Almost every mortgage provider will be willing to finance up to four properties. In general, the process for getting loans for your first few investment properties should be similar to the one you followed when obtaining a loan for your primary residence. You will most likely need to meet the following qualifications:

  1. You'll need to have a good or excellent credit score.
  2. You'll need to have a loan-to-value ratio less than 80%.
  3. Any current rental properties must have a history of performing well and generating sufficient cash flow.
  4. If you put less than 20% down, you'll face a mortgage insurance requirement.

However, financing multiple investment properties is not exactly the same as getting a mortgage loan on your primary residence. For one thing, you'll need to be able to qualify for a conventional mortgage. Unfortunately, neither an FHA loan nor a VA loan can be used to buy an investment property. Additionally, as a real estate investor, you'll likely be given a higher mortgage rate than someone who intends to live in the property.

Mortgages 5-10

Once you have more than four financed properties, you must use the FNMA 5-10 Properties Program. Notably, this is where the qualifying requirements start to get stricter. While not all mortgage lenders offer this program, if you find one that does, these are the requirements:

  1. Must already own at least four other financed properties.
  2. Must make a 25% down payment for a single-family home or a 30% down payment on a multi-unit property.
  3. Have a credit score of at least 720.
  4. For a refinance, 30% equity is required, regardless of property type.
  5. Must not have made any late mortgage payments within the last year.
  6. Must not have any reported bankruptcies or foreclosures in the last seven years.
  7. Must provide two years of tax returns showing all rental income from all rental properties.
  8. Must have sufficient reserves to cover at least six months of PITI.
  9. Must sign a 4506-T form.

What are the pros and cons of having multiple mortgages?

Now that you know more about what it takes to qualify for multiple mortgages, it's important to look at the pros and cons of having so many financed properties. We've listed them for your consideration. Read them over so you can decide whether having multiple mortgages is right for you.

Pros

The biggest benefit of financing so many properties is that there's less of a need to have lots of cash on hand. In this case, you can expand your portfolio with only worrying about covering the down payment and closing costs for any new acquisitions.
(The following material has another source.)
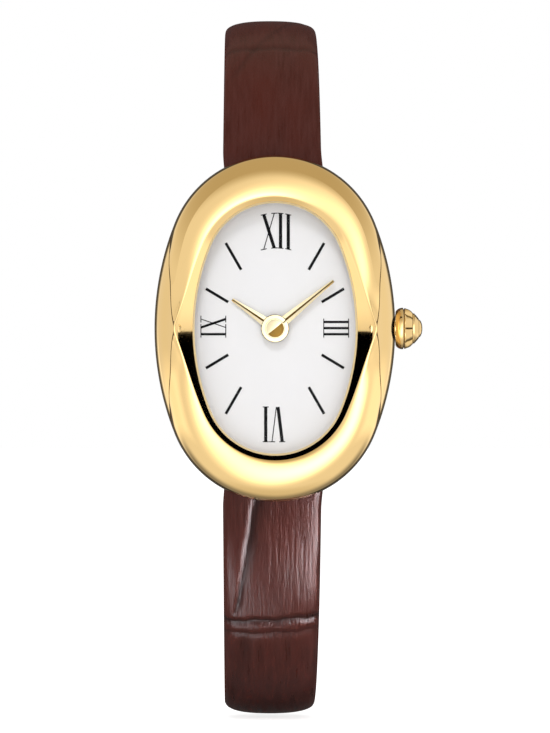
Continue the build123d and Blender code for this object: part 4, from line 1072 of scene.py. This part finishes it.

Plus, depending on how you leverage the equity in your existing properties, you can likely cover that amount with a home equity loan or home equity line of credit (HELOC). This type of financing allows you to maximize your cash flow and put your rental income to other uses.

Cons

On the other hand, you're facing the possibility of taking on a lot of mortgage debt. If something happens and the amount of income coming in changes, it could become hard to keep making your monthly mortgage payments. If that happens, you could face foreclosure and a massive hit to your credit score.

In addition, as you get closer to the loan limit, you could be given higher interest rates by your mortgage provider, meaning you're paying more overall.

What are some alternatives for taking out multiple mortgages?

Lastly, there are alternatives to taking out multiple mortgages. If you feel like carrying that amount of mortgage debt is not right for you, here are some more options to consider.

Do a cash-out refinance

Depending on how much equity you have built up in another property, you may be able to buy property using the proceeds from a cash-out refinance. Doing a cash-out refinance involves borrowing more money than you owe on a property where you already have an existing mortgage. The difference is then given to you as cash to be used however you see fit.

Think about a blanket loan

If you already have multiple properties in your portfolio and need more room to expand, consider getting a blanket loan. A blanket mortgage is a loan secured by more than one piece of property. In this case, you could refinance any existing properties in your portfolio using the blanket loan, giving you more room to secure other properties via traditional financing.

Talk to a few portfolio lenders

Finally, you could also consider taking out a portfolio loan. Unlike a conventional loan, which will eventually be sold to a loan servicer, portfolio loans are kept in house with the lender. As a result, these loans often have more flexible qualifying standards than a traditional mortgage and approval is often asset-based, as opposed to being based off of your financial profile.

The bottom line

While it's possible to have up to 10 simultaneous mortgages at a time, this type of financing is not right for every borrower. Before going this route, take some time to weigh the pros and cons and to speak to your mortgage provider. They can look at the specifics of your financial situation and give you individualized advice on the best way for you to grow your portfolio.